## PROVIDED MATERIAL
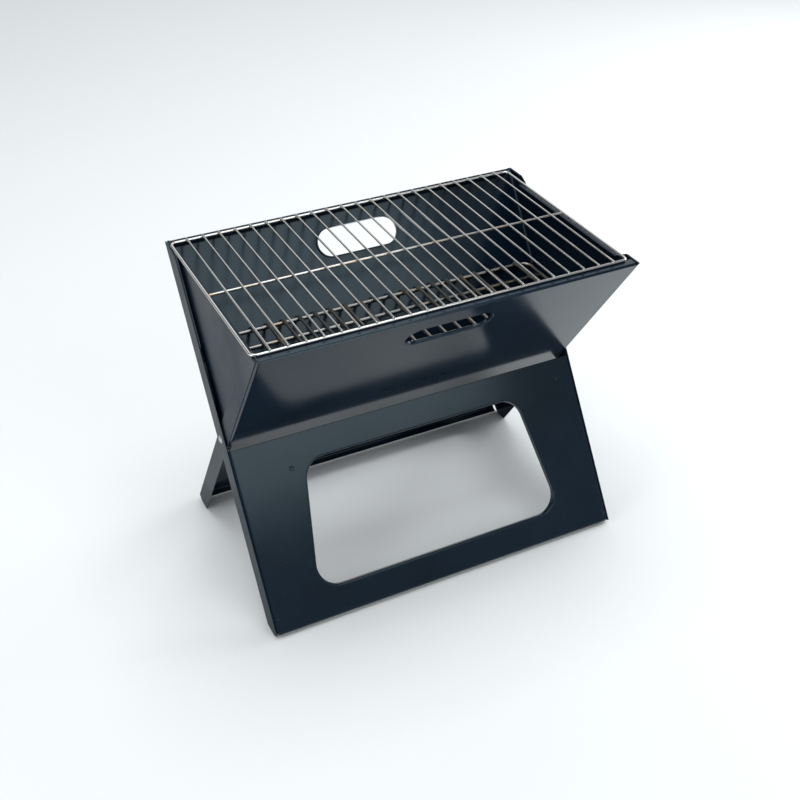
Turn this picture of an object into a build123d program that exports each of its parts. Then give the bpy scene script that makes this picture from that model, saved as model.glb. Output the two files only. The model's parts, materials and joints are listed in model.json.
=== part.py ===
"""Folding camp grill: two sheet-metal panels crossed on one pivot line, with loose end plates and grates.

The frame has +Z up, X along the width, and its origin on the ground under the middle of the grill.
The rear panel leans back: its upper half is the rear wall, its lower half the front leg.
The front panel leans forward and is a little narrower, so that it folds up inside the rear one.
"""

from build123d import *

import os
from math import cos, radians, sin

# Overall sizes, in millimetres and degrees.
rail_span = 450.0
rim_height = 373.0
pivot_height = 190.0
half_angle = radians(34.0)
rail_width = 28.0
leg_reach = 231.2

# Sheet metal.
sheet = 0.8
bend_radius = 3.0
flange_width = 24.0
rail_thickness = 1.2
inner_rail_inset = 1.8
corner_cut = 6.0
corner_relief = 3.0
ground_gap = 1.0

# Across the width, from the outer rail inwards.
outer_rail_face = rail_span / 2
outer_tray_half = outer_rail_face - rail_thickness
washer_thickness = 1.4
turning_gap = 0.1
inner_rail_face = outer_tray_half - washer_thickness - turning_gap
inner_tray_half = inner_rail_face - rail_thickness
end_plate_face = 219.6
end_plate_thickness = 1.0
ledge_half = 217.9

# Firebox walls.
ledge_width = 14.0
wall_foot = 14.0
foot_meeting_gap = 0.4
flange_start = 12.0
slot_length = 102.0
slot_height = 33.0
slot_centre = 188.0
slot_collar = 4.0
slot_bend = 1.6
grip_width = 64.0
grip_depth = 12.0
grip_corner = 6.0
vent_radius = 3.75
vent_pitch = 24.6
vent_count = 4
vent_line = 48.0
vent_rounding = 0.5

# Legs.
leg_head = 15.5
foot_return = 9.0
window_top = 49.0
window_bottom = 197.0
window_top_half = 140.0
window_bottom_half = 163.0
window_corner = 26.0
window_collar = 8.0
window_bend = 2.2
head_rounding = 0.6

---

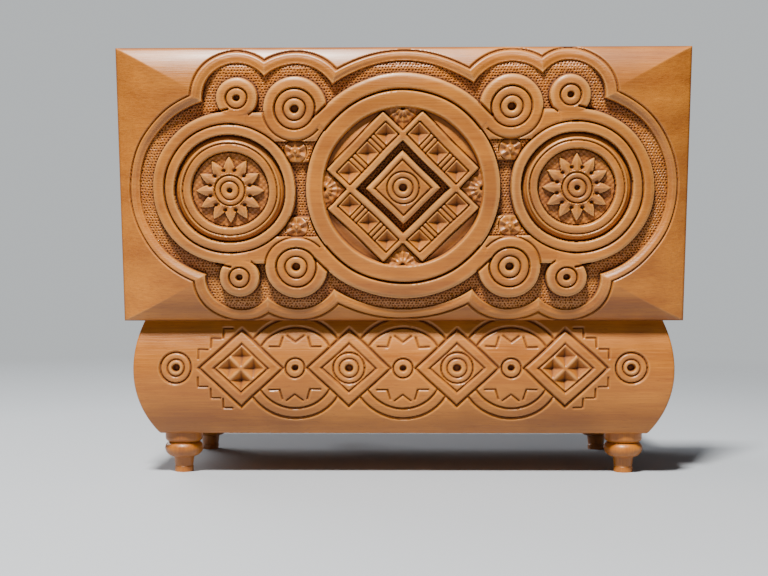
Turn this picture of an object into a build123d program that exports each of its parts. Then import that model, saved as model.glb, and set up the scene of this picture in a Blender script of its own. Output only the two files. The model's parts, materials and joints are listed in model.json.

## REQUEST
Repeat word for word the lines from the line with "parts. Then give" to the line with "head_rounding = 0.6", both lines included.

## WRITTEN ANSWER
Turn this picture of an object into a build123d program that exports each of its parts. Then give the bpy scene script that makes this picture from that model, saved as model.glb. Output the two files only. The model's parts, materials and joints are listed in model.json.
=== part.py ===
"""Folding camp grill: two sheet-metal panels crossed on one pivot line, with loose end plates and grates.

The frame has +Z up, X along the width, and its origin on the ground under the middle of the grill.
The rear panel leans back: its upper half is the rear wall, its lower half the front leg.
The front panel leans forward and is a little narrower, so that it folds up inside the rear one.
"""

from build123d import *

import os
from math import cos, radians, sin

# Overall sizes, in millimetres and degrees.
rail_span = 450.0
rim_height = 373.0
pivot_height = 190.0
half_angle = radians(34.0)
rail_width = 28.0
leg_reach = 231.2

# Sheet metal.
sheet = 0.8
bend_radius = 3.0
flange_width = 24.0
rail_thickness = 1.2
inner_rail_inset = 1.8
corner_cut = 6.0
corner_relief = 3.0
ground_gap = 1.0

# Across the width, from the outer rail inwards.
outer_rail_face = rail_span / 2
outer_tray_half = outer_rail_face - rail_thickness
washer_thickness = 1.4
turning_gap = 0.1
inner_rail_face = outer_tray_half - washer_thickness - turning_gap
inner_tray_half = inner_rail_face - rail_thickness
end_plate_face = 219.6
end_plate_thickness = 1.0
ledge_half = 217.9

# Firebox walls.
ledge_width = 14.0
wall_foot = 14.0
foot_meeting_gap = 0.4
flange_start = 12.0
slot_length = 102.0
slot_height = 33.0
slot_centre = 188.0
slot_collar = 4.0
slot_bend = 1.6
grip_width = 64.0
grip_depth = 12.0
grip_corner = 6.0
vent_radius = 3.75
vent_pitch = 24.6
vent_count = 4
vent_line = 48.0
vent_rounding = 0.5

# Legs.
leg_head = 15.5
foot_return = 9.0
window_top = 49.0
window_bottom = 197.0
window_top_half = 140.0
window_bottom_half = 163.0
window_corner = 26.0
window_collar = 8.0
window_bend = 2.2
head_rounding = 0.6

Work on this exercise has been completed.